According to Lloyd, nearly half of the district’s construction spending in 2022-2023 (44.2%) was with MSWBE firms. In architecture/engineering, it was 9.5%; in contracted services, 13.3%; and just over 10% of CMS spending for goods went to MWSBE firms.
New State Poverty Statistics Released
New poverty statistics released by the NC Budget & Tax Center (NCBTC) on Thursday showed that North Carolina’s poverty rate declined from 13.4% in 2021 to 12.8% in 2022.
“While this was a statistically significant decline,” read a release from NCBTC, “still too many people in North Carolina are living in poverty.”
“To seize the momentum of NC’s poverty rate decline, policymakers must shift their focus from cutting taxes for the wealthy and profitable corporations to the work of passing proven policies that fight poverty and make life better and more affordable for more North Carolinians,” stated Alexandra Sirota, executive director of NCBTC, in the release.
The findings came from preliminary analysis by the NC Budget & Tax Center of new data on poverty, income, and health coverage in 2022, released this week by the U.S. Census Bureau.

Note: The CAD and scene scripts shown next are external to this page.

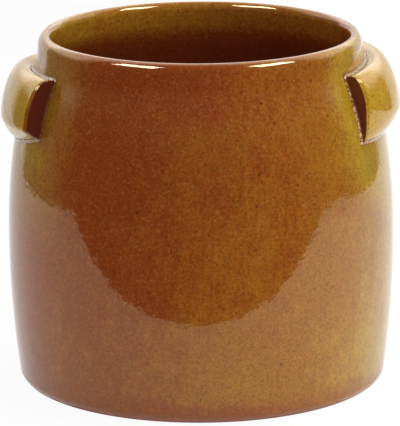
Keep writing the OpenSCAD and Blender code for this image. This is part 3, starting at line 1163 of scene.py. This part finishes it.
    def add_world(self) -> None:
        """Surrounds the pot with white for the camera, and with a white sweep behind it in reflections.

        A ray's direction is its Generated coordinate in the world: y below 0 is the camera's side.
        Reflections find a dim room, a white sweep behind the pot and a brighter ceiling over that.
        Other rays find an even, soft light.
        """
        world = bpy.data.worlds.new("studio")
        bpy.context.scene.world = world
        web = NodeWeb(world)
        way = web.add("SeparateXYZ", {0: web.add("TexCoord").outputs["Generated"]}).outputs
        behind, ahead, above = (
            web.ramp(way[axis], low, high, self.dim, 1.0) for axis, low, high in self.sweep
        )
        mirrored = web.math("MULTIPLY_ADD", web.math("MULTIPLY", ahead, above), self.ceiling, behind)
        soft, room, white = (
            web.add("Background", {"Color": WHITE, "Strength": strength}).outputs[0]
            for strength in (self.ambient, mirrored, 1.0)
        )
        path = web.add("LightPath").outputs
        unseen = web.blend(path["Is Glossy Ray"], soft, room)
        web.add("OutputWorld", {"Surface": web.blend(path["Is Camera Ray"], unseen, white)})

    def build(self) -> None:
        """Makes the camera, table, lamps and surround."""
        self.add_camera()
        self.add_table()
        self.add_lamps()
        self.add_world()
        bpy.context.scene.view_settings.view_transform = "Standard"


def dress(piece: bpy.types.Object, material: bpy.types.Material) -> None:
    """Gives a piece its material and slot, and lets it ride on the pot's one body.

    Args:
        piece: The piece.
        material: Its material.
    """
    piece.data.materials.clear()
    piece.data.materials.append(material)
    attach(piece, "root")


def main() -> None:
    """Builds the studio, the pot, its ears and their lutings, and reports each piece."""
    logging.basicConfig(level=logging.INFO, format="%(name)s: %(message)s")
    Studio().build()
    sizes = PotSizes()
    left, right = EarLug(sizes, LEFT_EAR), EarLug(sizes, RIGHT_EAR)
    body_glaze = GlazeFinish("amber_body_glaze", bare_foot=True).make()
    ear_glaze = GlazeFinish("olive_ear_glaze", olive=(0.44, 0.245, 0.012)).make()
    luting_glaze = GlazeFinish("pale_luting_glaze").make()
    made = [
        (PotBody(sizes, (LEFT_EAR, RIGHT_EAR)).build(), Finish.BODY, body_glaze),
        (left.build(), Finish.EAR, ear_glaze),
        (right.build(), Finish.EAR, ear_glaze),
        (Luting(left).build(), Finish.LUTING, luting_glaze),
        (Luting(right).build(), Finish.LUTING, luting_glaze),
    ]
    for piece, finish, material in made:
        dress(piece, material)
        log.info("%s: %d points, %d faces", piece.name, len(piece.data.vertices), len(piece.data.polygons))


if __name__ == "__main__":
    main()
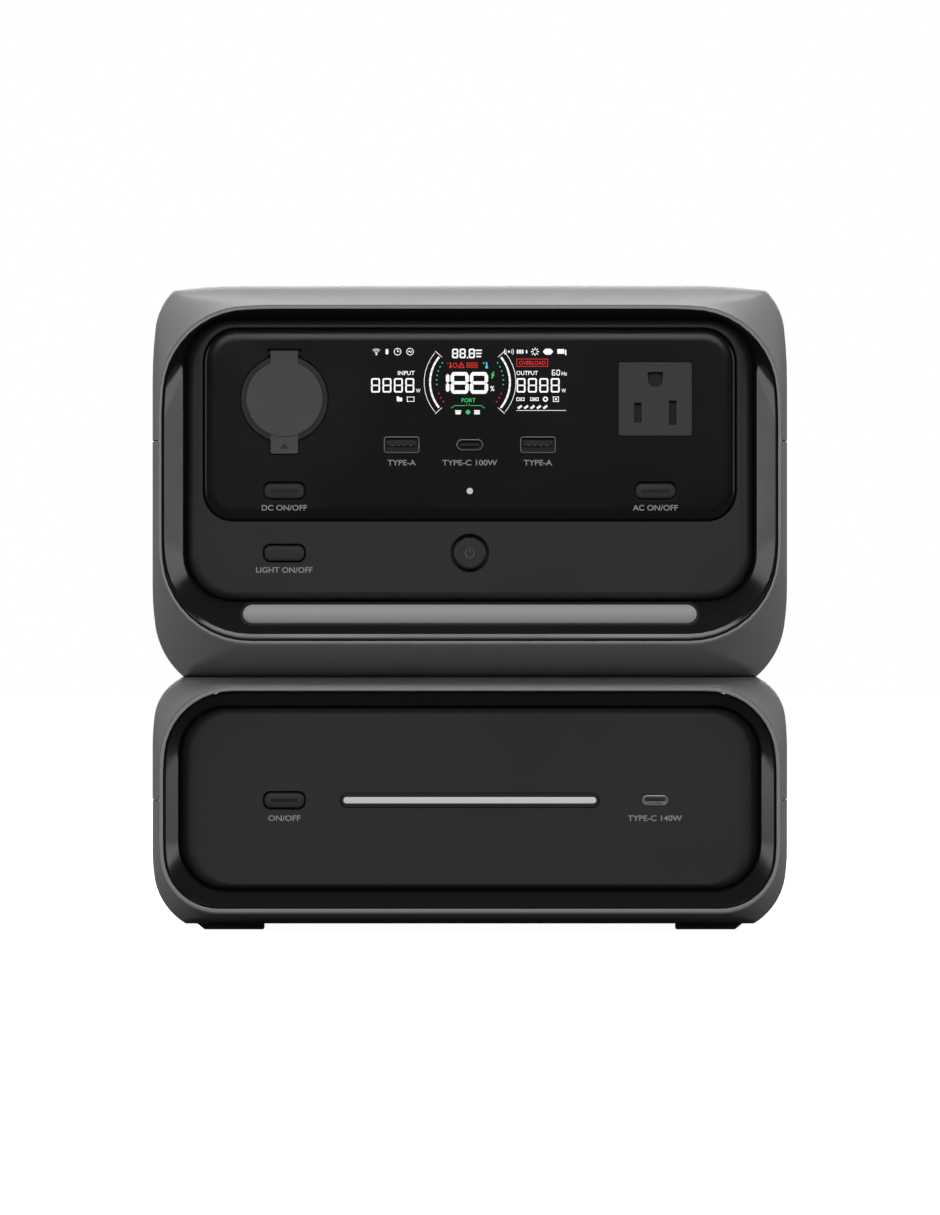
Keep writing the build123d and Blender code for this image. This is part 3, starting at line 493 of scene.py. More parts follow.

The poverty rate for children in North Carolina is 17.2%, statistically unchanged from 2021, according to the Census Bureau’s Official Poverty Measure (OPM), but the OPM doesn’t account for factors like the cost of living, essential expenses, regional differences, or changes in tax and social safety net policies in 2022, when pandemic relief programs were allowed to lapse.
For that reason, the release states, researchers suggest using the Supplemental Poverty Measure (SPM), which paints a more comprehensive picture. While the OPM shows poverty remaining flat nationally — as with North Carolina’s child poverty rate — the SPM reveals poverty’s sharpest increase in more than 50 years.
The SPM is not available on an annual basis at the state level.
The expanded federal Child Tax Credit was believed to be responsible for a major portion of the record reduction in child poverty in 2021 across the country, lifting 2.1 million children out of poverty. Congress’s decision to let it expire at the end of 2021 is a major contributor to increase in national poverty levels in 2022, according to the Supplemental Poverty Measure (SPM).
Had Congress continued the American Rescue Plan’s Child Tax Credit increase in 2022, about 3 million fewer children would have experienced poverty in 2022, preventing more than half of this year’s countrywide increase, the release claimed.